**Description of the task:** Isolate every line in the data with the string "scene" and copy it.

[3D code data]
= = = =

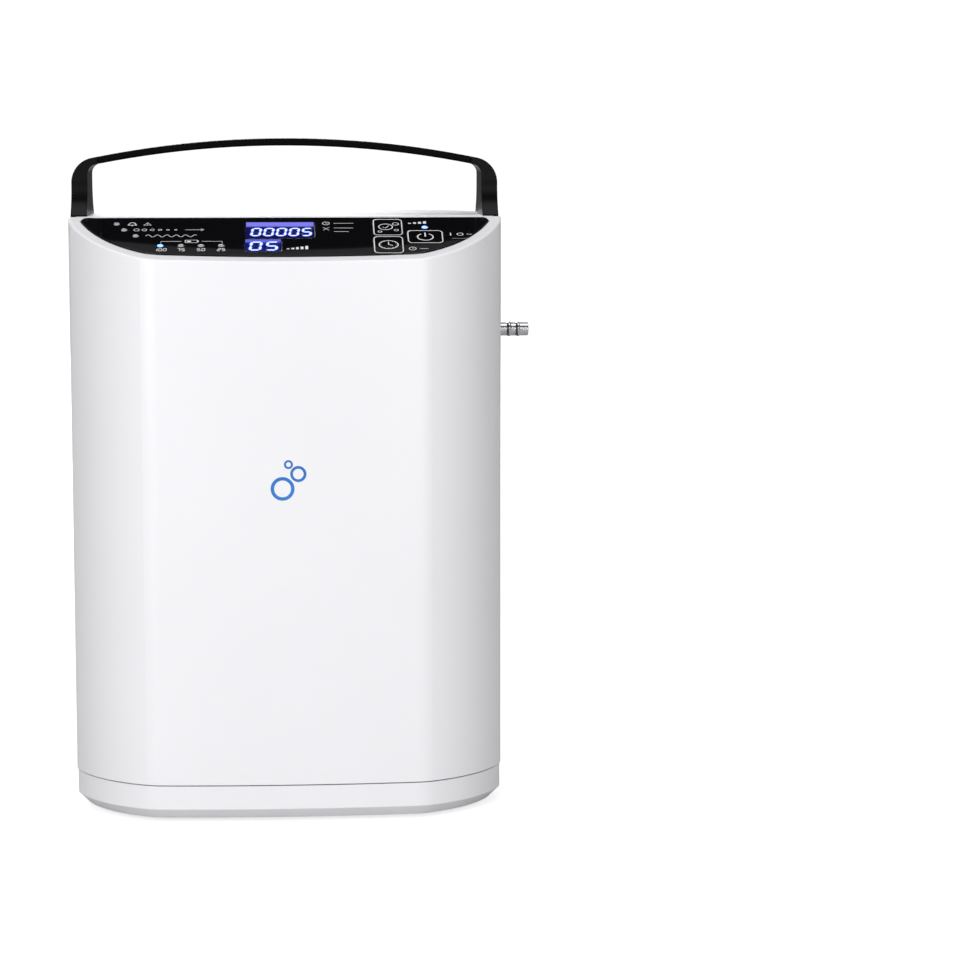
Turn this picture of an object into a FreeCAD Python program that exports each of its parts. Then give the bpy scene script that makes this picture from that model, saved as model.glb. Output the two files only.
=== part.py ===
"""Portable oxygen concentrator: a parametric FreeCAD document, in millimetres.

Frame: +Z up, the front (sloped control panel) faces -Y, the oxygen outlet is on the +X side.
The origin is in the plane of the rubber feet, under the middle of the body.
"""
import FreeCAD, Part
import math
import os
import re
import Sketcher
from FreeCAD import Placement, Rotation, Vector

os.makedirs("parts", exist_ok=True)

DOC = FreeCAD.newDocument("oxygen_concentrator")

# ---------------------------------------------------------------- driving dimensions
SIZES = {
    # body
    "body_width": 190, "body_depth": 136, "body_bottom": 2, "base_top": 16.9,
    "housing_bottom": 17.4, "body_top": 263, "wall": 2.5,
    "front_angle": 4.6, "blend_angle": 24, "shoulder_angle": 68,
    "blend_radius": 20, "corner_radius": 60, "edge_round": 1.0,
    # side recess, side panels and handle
    "recess_inset": 1.05, "panel_thick": 2.5, "strip_width": 50, "strip_bottom": 19.6,
    "post_thick": 7.05, "crown_height": 33.9, "arch_radius": 430, "arch_thick": 3.2,
    "corner_outer": 11, "corner_inner": 4.5, "grip_half": 82.5, "grip_gap": 0.5, "tongue_half": 12,
    # vents
    "slot_width": 3.3, "slot_pitch": 5.42, "slot_gap": 2.35,
    "vent_top": 151.2, "vent_mid": 101.2, "vent_low": 64.1, "vent_tall": 40.7, "vent_short": 27.9,
    "window_half": 16.2, "window_a_low": 70, "window_a_high": 139.4,
    "window_b_low": 33, "window_b_high": 62.4,
    # control panel on the slope
    "slope_start": 24.5, "slope_deg": 22.6, "rim": 4.6, "overlay_top": 26.8,
    "overlay_thick": 1.5, "overlay_proud": 0.5, "fit_gap": 0.15, "key_gap": 0.25,
    "board_depth": 7.4, "board_thick": 1.6, "key_proud": 0.35, "lens_radius": 1.3,
    # ports
    "outlet_height": 211, "jack_height": 193.4, "hex_flats": 11.5, "nipple_radius": 3,
    "barb_radius": 3.3, "nipple_bore": 1.8, "thread_radius": 4, "jack_radius": 6.7,
    "jack_thread": 5.4, "jack_mouth": 3.7, "jack_pin_radius": 1.05,
    # feet and base screws
    "foot_radius": 8, "foot_x": 44, "foot_y": 39, "boss_x": 70, "boss_y": 41, "boss_radius": 5,
    "screw_radius": 1.7, "screw_head": 3.3,
    # battery
    "cell_radius": 9.2, "cell_length": 65, "cell_pitch": 19.4, "cell_row": 15.2,
    # decks and compressor
    "deck_low": 50, "deck_high": 138, "deck_thick": 2, "spacer_x": 56, "spacer_y": 47,
    "crank_height": 85, "crank_y": -4, "case_half": 20, "cylinder_radius": 16, "cylinder_bore": 14,
    "head_start": 42, "head_thick": 12, "shaft_radius": 3, "throw": 2.5, "eccentric_radius": 6,
    "motor_radius": 23, "motor_front": 14, "motor_length": 38,
    # cooling fans
    "fan_size": 60, "fan_thick": 15, "fan_inner_x": 68, "fan_height": 105, "fan_bore": 28.5,
    "fan_hub": 12, "blade_tip": 27.3, "filter_x": -62, "filter_y": -26,
    # sieve columns, tank and valves
    "sieve_radius": 20, "sieve_wall": 1.8, "sieve_low": 146, "sieve_high": 222, "cap_radius": 22,
    "sieve_y": 18, "tank_radius": 17, "tank_x": 44, "tank_y": 18, "tank_high": 226,
    "manifold_y": -20, "coil_radius": 8, "plunger_radius": 3, "plunger_bore": 3.2,
}
SHEET = DOC.addObject("Spreadsheet::Sheet", "Dims")
for row, (alias, value) in enumerate(SIZES.items(), start=1):
    SHEET.set(f"A{row}", str(value))
    SHEET.setAlias(f"A{row}", alias)
DOC.recompute()

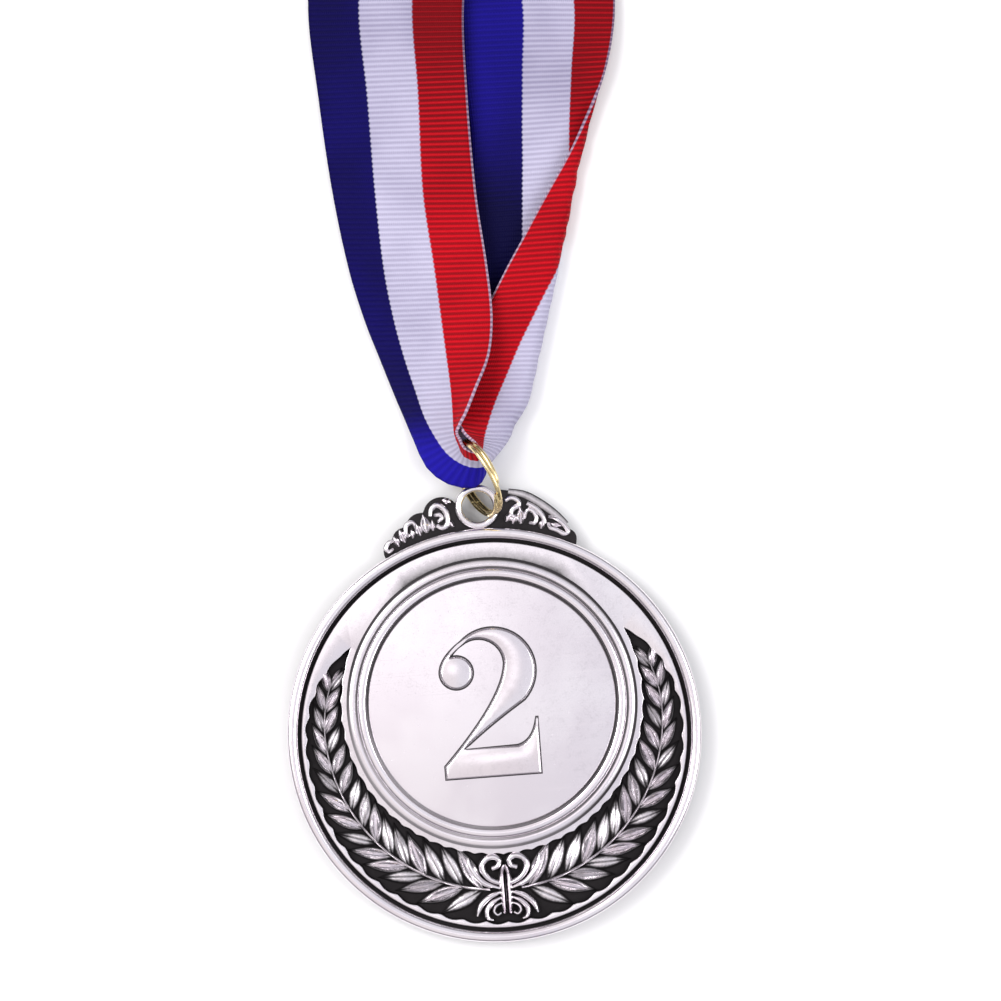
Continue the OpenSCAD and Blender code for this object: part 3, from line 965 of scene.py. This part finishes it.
def lug_outline():
    """The crown's lobed outline above the disc's edge, with a tongue round the eyelet."""
    circles = []
    for side in (1, -1):
        for degrees, out, r in LUG_LOBES:
            a = math.radians(90 - side * degrees)
            circles.append(((DISC_R + out) * math.cos(a), (DISC_R + out) * math.sin(a), r))
    circles.append((0, EYELET_Y, EYELET_R))
    path = []
    for i in range(181):
        a = math.radians(90 + LUG_SPAN - 2 * LUG_SPAN * i / 180)
        ray = Vector((math.cos(a), math.sin(a)))
        reach = DISC_R - 0.6
        tilt = 90 - math.degrees(a)
        if tilt > SMOOTH_EDGE[0][0]:
            for (t0, r0), (t1, r1) in zip(SMOOTH_EDGE, SMOOTH_EDGE[1:]):
                if t0 <= tilt <= t1:
                    reach = r0 + (r1 - r0) * (tilt - t0) / (t1 - t0)
        for x, y, r in circles:
            near = ray.dot(Vector((x, y)))
            off = (Vector((x, y)) - ray * near).length
            if off < r:
                reach = max(reach, near + math.sqrt(r * r - off * off))
        path.append(tuple(ray * reach))
    return path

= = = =

**Finished answer:**
Turn this picture of an object into a FreeCAD Python program that exports each of its parts. Then give the bpy scene script that makes this picture from that model, saved as model.glb. Output the two files only.
Continue the OpenSCAD and Blender code for this object: part 3, from line 965 of scene.py. This part finishes it.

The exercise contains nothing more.